A new study on the effectiveness of X-ray mammography to screen for breast cancer in women found that mammograms resulted in only a slight, 10-percent decrease in deaths from the disease.

The study involved just over 40,000 Norwegian women, between the ages of 50 and 69, who were part of a breast cancer screening program. In addition to their participation in a breast cancer management program, women underwent screening mammography every two years, between 1996 and 2005.

Their outcomes were compared to women in other countries who were also part of a breast cancer education and management program but did not have mammograms. Researchers found that the group that underwent mammography only had a 10 percent reduced risk of death from breast cancer compared to the women who weren't X-rayed.
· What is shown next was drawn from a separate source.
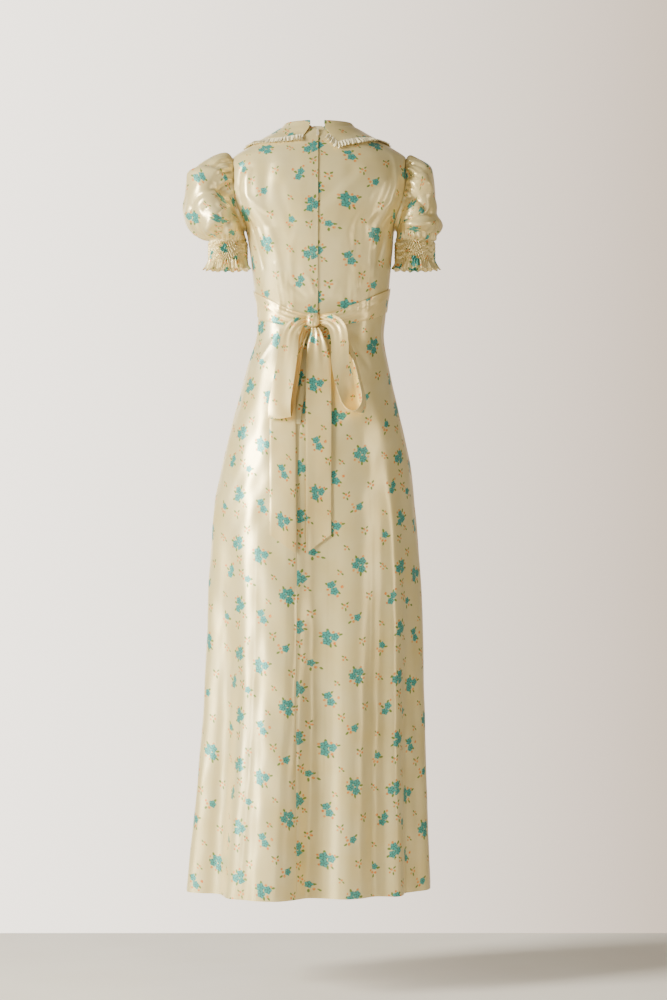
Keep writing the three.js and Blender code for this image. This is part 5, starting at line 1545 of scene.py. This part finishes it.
def make_loop(name):
    rows = LOOPS[name]
    on_dress = surface(angle_at(rows["x"], rows["z"]), rows["z"])
    on_dress[:, 1] += rows["out"]
    rows_t, rows_w = band_grid("loop")
    t, w = rows_t[:, 0], rows_w[0]
    centre = curve_rows(on_dress, t)
    width, turn, tilt = (curve_rows(rows[key], t) for key in ("width", "turn", "tilt"))
    turn, tilt = turn * DEGREE, tilt * DEGREE
    across = xyz(np.cos(tilt) * np.cos(turn), np.cos(tilt) * np.sin(turn), np.sin(tilt))
    normal = unit(np.cross(across, np.gradient(centre, axis=0)))
    near_knot = bell(np.minimum(t, 1 - t) / LOOP_FOLDS["pucker_reach"])[:, None]
    puckers = np.cos(2 * np.pi * LOOP_FOLDS["puckers"] * w)[None, :] * near_knot * LOOP_FOLDS["pucker_rise"]
    cupped = (w**2 * 4)[None, :] * LOOP_FOLDS["cup"] * np.sin(np.pi * t)[:, None]
    turns = LOOP_FOLDS["waver_round"] * rows_t + LOOP_FOLDS["waver_across"] * rows_w
    waver = LOOP_FOLDS["waver"] * np.sin(2 * np.pi * turns)
    outer = centre[:, None] + (across * width[:, None])[:, None] * w[None, :, None]
    lift = (puckers - cupped + waver)[..., None]
    band = Cloth(outer + normal[:, None] * (lift + CLOTH / 2), normal[:, None] + 0 * outer)
    band.uv = np.stack([rows_w * LOOP_FLAT["width"] + LOOP_FLAT["u"], -lengths(band.outer, 0)], -1)
    loop = cloth_object(f"bow_{name}", [band], TIE_SATIN_PAINTED_SHEEN)
    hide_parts(f"bow_loop_{name}")


def make_tail(name, side):
    rows = TAILS[name]
    x, width, lift = (smooth(rows["z"], rows[key]) for key in ("x", "width", "lift"))
    t, w = band_grid("tail")
    z = mix(rows["z"][0], rows["z"][-1] - TAIL_POINT * clamp01(0.5 - side * w), t)
    gather = np.cos(2 * np.pi * TAIL_GATHER["count"] * w) * TAIL_GATHER["rise"]
    gather = gather * (1 - ease(t / TAIL_GATHER["fade"]))
    turns = TAIL_WAVER["down"] * t + TAIL_WAVER["across"] * w * side + TAIL_WAVER["start"]
    waver = TAIL_WAVER["rise"] * np.sin(2 * np.pi * turns) * ease(t / TAIL_WAVER["grow_over"])
    lifted = lift(z) + gather + waver + edge_dip("tail", w) + TAIL_CLEAR
    band = on_surface(angle_at(x(z) + w * width(z), z), z, lifted)
    band.uv = np.stack([-lengths(band.outer, 1), -lengths(band.outer, 0)], -1)
    zero_at(band, PRINT_ANCHORS["tail"][side])
    tail = cloth_object(f"tie_end_{name}", [band], TIE_SATIN_PAINTED_SHEEN)
    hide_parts(f"tie_tail_{name}")


def make_knot():
    """The knot: a squared lump with soft wraps round it."""
    rows, cols = KNOT["rows"], KNOT["columns"]
    up, turn = np.meshgrid(
        np.linspace(-np.pi / 2, np.pi / 2, rows + 1), shares(cols) * 2 * np.pi, indexing="ij")

    def blunt(value, power):
        return np.sign(value) * np.abs(value) ** power

    x = blunt(np.cos(up), KNOT["round"]) * blunt(np.sin(turn), KNOT["across"])
    y = blunt(np.cos(up), KNOT["round"]) * blunt(np.cos(turn), KNOT["across"])
    z = blunt(np.sin(up), KNOT["up"])
    wraps = sum((
        rise * np.cos(across * x + upward * z + start) for rise, across, upward, start in KNOT_WRAPS), 1)
    at_x, at_z = (np.array([float(KNOT[key])]) for key in ("x", "z"))
    tie_top = float(surface(angle_at(at_x, at_z), at_z)[0, 1]) + KNOT["above_tie"]
    centre = np.array([KNOT["x"], tie_top + KNOT["half_depth"] * KNOT["clear"] + SEAM_GAP, KNOT["z"]])
    size = np.array([KNOT["half_width"], KNOT["half_depth"], KNOT["half_height"]]) * KNOT["within"]
    upright = 1 - KNOT["upright_share"] + KNOT["upright_share"] * wraps
    points = xyz(x, y * wraps, z * upright) * size + centre
    vertices = [points[0, 0], *points[1:-1, :-1].reshape(-1, 3), points[-1, 0]]
    faces = []
    for r in range(rows - 2):
        for c in range(cols):
            a, b = 1 + r * cols + c, 1 + r * cols + (c + 1) % cols
            faces.append([a, a + cols, b + cols, b])
    top = len(vertices) - 1
    for c in range(cols):
        faces.append([0, 1 + c, 1 + (c + 1) % cols])
        faces.append([top, top - cols + (c + 1) % cols, top - cols + c])
    knot = mesh_object("knot", np.array(vertices) * MM, faces, TIE_SATIN_PAINTED_SHEEN)
    layer = knot.data.uv_layers.new(name="flat")
    for loop in knot.data.loops:
        spot = knot.data.vertices[loop.vertex_index].co
        layer.data[loop.index].uv = (KNOT["flat"][0] - spot.x, spot.z + KNOT["flat"][1])
    fix_normals(knot)
    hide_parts("bow_knot")


def fix_normals(obj):
    work = bmesh.new()
    work.from_mesh(obj.data)
    bmesh.ops.recalc_face_normals(work, faces=work.faces)
    work.to_mesh(obj.data)
    work.free()


# Zip and stitching

STRIP_SPANS = 240
# Strips of cloth along the zip: from and to, sideways and down, lift over the back, wall and spans across.
ZIP_STRIPS = {
    "zip_tape_cloth": (-9, 9, -1, ZIP_END_Z, -1.9, 0.7, 9),
    "zip_flap": (-0.9, 9, -20, ZIP_END_Z, 1.9, 0.8, 14),
}
# Rows of small bars along the zip: sideways place, from and to down, spacing, lift, length and thickness.
ZIP_TEETH = (0, -2, ZIP_END_Z + 2, 1.3, -0.7, 1.5, 0.55)
FLAP_STITCHES = (8.2, -24, ZIP_END_Z + 3, 3.2, 2.35, 2.2, 0.3)
HEM_STITCHES = {"count": 460, "above_hem": 60.0, "lift": 0.1, "length": 1.0, "thick": 0.35}


def centre_strip(name, material, printed=False):
    from_x, to_x, from_z, to_z, lift, wall, crossings = ZIP_STRIPS[name]
    t, w = np.meshgrid(shares(STRIP_SPANS), shares(crossings), indexing="ij")
    z = mix(from_z, to_z, t)
    grid = on_surface(seam_angle(z) + mix(from_x, to_x, w) / BODY["half"](z), z, lift, wall)
    flat_uv(grid, True)
    if printed:
        edge = np.concatenate(LEFT_EDGE)
        edge = edge[np.argsort(edge[:, 0])]
        u, v = (np.interp(z, edge[:, 0], edge[:, k]) for k in (1, 2))
        grid.uv = np.stack([u - mix(from_x, to_x, w) + ZIP_GAP, v], -1)
    return cloth_object(name, [grid], material)


def make_zip():
    tape = centre_strip("zip_tape_cloth", ZIP_CLOTH)
    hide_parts("zip_tape")
    placket = centre_strip("zip_flap", SATIN, printed=True)
    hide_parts("zip_placket")
    teeth = capsules("zip_teeth", *centre_path(*ZIP_TEETH[:5]), (1, 0, 0), *ZIP_TEETH[5:], ZIP_METAL)
    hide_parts("zip_coil")
    seam = capsules("zip_stitching", *centre_path(*FLAP_STITCHES[:5]), None, *FLAP_STITCHES[5:], THREAD)


def centre_path(x, from_z, to_z, spacing, lift):
    """Evenly spaced places down the back, at a sideways offset from the centre back line."""
    z = np.arange(from_z, to_z, -spacing)
    angle = seam_angle(z) + x / BODY["half"](z)
    normal = normal_at(angle, z)
    return surface(angle, z) + normal * lift, normal


BAR_SIDES = 6
# A bar's rings: their places as shares of its length, and their sizes as shares of its thickness.
BAR_RINGS = [(-0.5, 0.35), (-0.36, 0.85), (0, 1), (0.36, 0.85), (0.5, 0.35)]


def capsules(name, places, normals, way, length, thick, material):
    """Small rounded bars, one at each place: stitches along the path, or teeth across it."""
    if way is None:
        along = np.gradient(places, axis=0)
    else:
        along = np.broadcast_to(np.array(way, float), places.shape)
    along = unit(along - normals * np.sum(along * normals, -1, keepdims=True))
    across = np.cross(along, normals)
    around = np.arange(BAR_SIDES) * np.pi / (BAR_SIDES / 2)
    vertices, faces = [], []
    for place, a, n, c in zip(places, along, normals, across):
        base = len(vertices)
        for share, size in BAR_RINGS:
            for turn in around:
                side = (n * math.sin(turn) + c * math.cos(turn)) * thick / 2 * size
                vertices.append(place + a * share * length + side)
        end = len(vertices) - BAR_SIDES
        for ring in range(base, end, BAR_SIDES):
            for k in range(BAR_SIDES):
                p, q = ring + k, ring + (k + 1) % BAR_SIDES
                faces.append([p, q, q + BAR_SIDES, p + BAR_SIDES])
        faces.append([base + k for k in reversed(range(BAR_SIDES))])
        faces.append([end + k for k in range(BAR_SIDES)])
    obj = mesh_object(name, np.array(vertices) * MM, faces, material)
    fix_normals(obj)
    return obj


def make_hem_stitches():
    """The line of stitches that holds the hem's turn-up."""
    angle = np.linspace(0, 2 * np.pi, HEM_STITCHES["count"], endpoint=False)
    z = np.full(angle.shape, HEM_Z + HEM_STITCHES["above_hem"])
    normal = normal_at(angle, z)
    places = surface(angle, z) + normal * HEM_STITCHES["lift"]
    size = HEM_STITCHES["length"], HEM_STITCHES["thick"]
    hem = capsules("hem_stitches", places, normal, None, *size, THREAD)


def softened(node, name, width, body):
    """A carried node with its edges rounded."""
    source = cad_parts[node]
    obj = bpy.data.objects.new(name, source.data.copy())
    bpy.context.scene.collection.objects.link(obj)
    obj.data.materials.clear()
    obj.data.materials.append(ZIP_METAL)
    weld = obj.modifiers.new("weld", "WELD")
    weld.merge_threshold = MM / 100
    bevel = obj.modifiers.new("bevel", "BEVEL")
    bevel.width = width * MM
    bevel.segments = 3
    bevel.limit_method = "ANGLE"
    evaluated = obj.evaluated_get(bpy.context.evaluated_depsgraph_get())
    smoothed = bpy.data.meshes.new_from_object(evaluated)
    obj.modifiers.clear()
    obj.data = smoothed
    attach(obj, body)
    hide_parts(node)


# Camera, light and floor, in metres

CAMERA = {"place": (-0.0293, 5.0, -0.703), "lens": 95.2, "sensor": 36}
# A pale floor under the hem: height, half width, where it starts behind the dress, and its two shades.
FLOOR = {"z": -1.62, "half": 4.5, "start": -0.6,
         "shades": ((0.88, 0.82, 0.72, 1), (0.93, 0.88, 0.79, 1))}

WALL = {"bright": (3.35, 3.05, 2.65, 1), "shade": (0.92, 0.70, 0.52, 1), "room": (0.30, 0.28, 0.245, 1)}
# Soft lights: name, place, target, size, power and colour.
LIGHTS = [
    ("window", (4.15, 2.0, 0.7), (0, 0, -0.8), (1.3, 2.6), 660, (1.0, 0.975, 0.90)),
    ("fill", (-3.6, 2.8, -0.1), (0, 0, -0.8), (1.0, 2.0), 45, (1.0, 0.90, 0.72)),
]


def look(obj, target):
    way = Vector(target) - obj.location
    obj.rotation_euler = way.to_track_quat("-Z", "Y").to_euler()


def soft_light(name, place, target, size, power, colour):
    data = bpy.data.lights.new(name, "AREA")
    data.shape = "RECTANGLE"
    data.size, data.size_y = size
    data.energy = power
    data.color = colour
    light = bpy.data.objects.new(name, data)
    light.location = place
    bpy.context.scene.collection.objects.link(light)
    look(light, target)


def make_studio():
    scene = bpy.context.scene
    data = bpy.data.cameras.new("camera")
    data.lens = CAMERA["lens"]
    data.sensor_width = CAMERA["sensor"]
    camera = bpy.data.objects.new("camera", data)
    camera.location = CAMERA["place"]
    camera.rotation_euler = (math.pi / 2, 0, math.pi)
    scene.collection.objects.link(camera)
    scene.camera = camera

    world = bpy.data.worlds.new("studio")
    world.use_nodes = True
    scene.world = world
    g = Graph(world.node_tree)
    back = world.node_tree.nodes["Background"]
    # The wall behind the dress is bright on the window's side. The rest of the room is dimmer.
    way = g.add("ShaderNodeSeparateXYZ", {0: g.add("ShaderNodeTexCoord").outputs["Generated"]})
    wall = g.mix_colour(g.step(way.outputs[0], -0.16, 0.13), WALL["shade"], WALL["bright"])
    behind = g.step(way.outputs[1], -0.8, -0.93)
    g.join(g.mix_colour(behind, WALL["room"], wall), back.inputs[0])
    back.inputs[1].default_value = 1.0

    for light in LIGHTS:
        soft_light(*light)

    mesh = bpy.data.meshes.new("floor")
    half, start = FLOOR["half"], FLOOR["start"]
    corners = [(x, y, FLOOR["z"]) for x, y in ((-half, start), (half, start), (half, half), (-half, half))]
    mesh.from_pydata(corners, [], [(0, 1, 2, 3)])
    material, g, shader = new_material("floor", Roughness=0.7)
    place = g.add("ShaderNodeTexCoord").outputs["Object"]
    dust = g.noise(place, 3.0, 6.0).outputs[0]
    g.join(g.mix_colour(g.step(dust, 0.35, 0.7), *FLOOR["shades"]), shader.inputs["Base Color"])
    mesh.materials.append(material)
    floor = bpy.data.objects.new("floor", mesh)
    scene.collection.objects.link(floor)
    floor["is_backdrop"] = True


make_studio()
make_bodice()
make_skirt()
for name, side in (("left", 1), ("right", -1)):
    make_sleeve(name)
    trim = collar_ruffle(name, side)
    collar = make_collar(name, side)
    make_tie_band(name, side)
    make_loop(name)
    make_tail(name, side)
make_knot()
make_zip()
make_hem_stitches()
softened("zip_slider", "slider", 0.12, "dress")
softened("zip_pull_tab", "pull_tab", 0.2, "zip_pull")

boxes = {"cad": cad_box, "visual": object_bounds()}
{name: [list(corner) for corner in box] for name, box in boxes.items()}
Marvin Zelen is with Harvard University School of Public Health in Boston and a co-author of the study:

"Our findings are controversial because most physicians and investigators have felt that the reduction in breast cancer mortality rate would be much larger," said Marvin Zelen. "And we were surprised ourselves."

Zelen says it's unclear why mammograms were not more effective in reducing the death rate from breast cancer over the 10-year period.

"But of course there were advances made in treatment over this period of time which may have been responsible for a reduction in breast cancer mortality, as well as perhaps the population is more sensitized to any anomalies occurring in the breast," he said.

The findings are likely to add fuel to a fire that began last year, when an independent study group in the United States, called the U.S. Preventive Services Task Force, recommended against routine mammograms for women beginning at age 40.

Instead, the panel recommended routine screening should begin at age 50, when women are at a significantly higher risk of developing the disease.

The panel's critics argued that encouraging women under 50 to skip routine mammograms could result in many more undetected cases of breast cancer and more unnecessary deaths from the disease.

Zelen acknowledges the Norwegian study might now raise questions in the United States about the benefits of screening for breast cancer in women in their fifties.

But he says the study was not intended solely to evaluate the benefits of mammography alone.

"We're evaluating this program to reduce the mortality in Norway," said Zelen. "So, if a lot of women didn't participant in the program, it would not be a very good program, even though the diagnostic mortality would be very good. In this situation, about 77 percent of women who were given an invitation did participate in the program."

An article on the effectiveness of mammograms in preventing breast cancer deaths in Norway is published in the New England Journal of Medicine.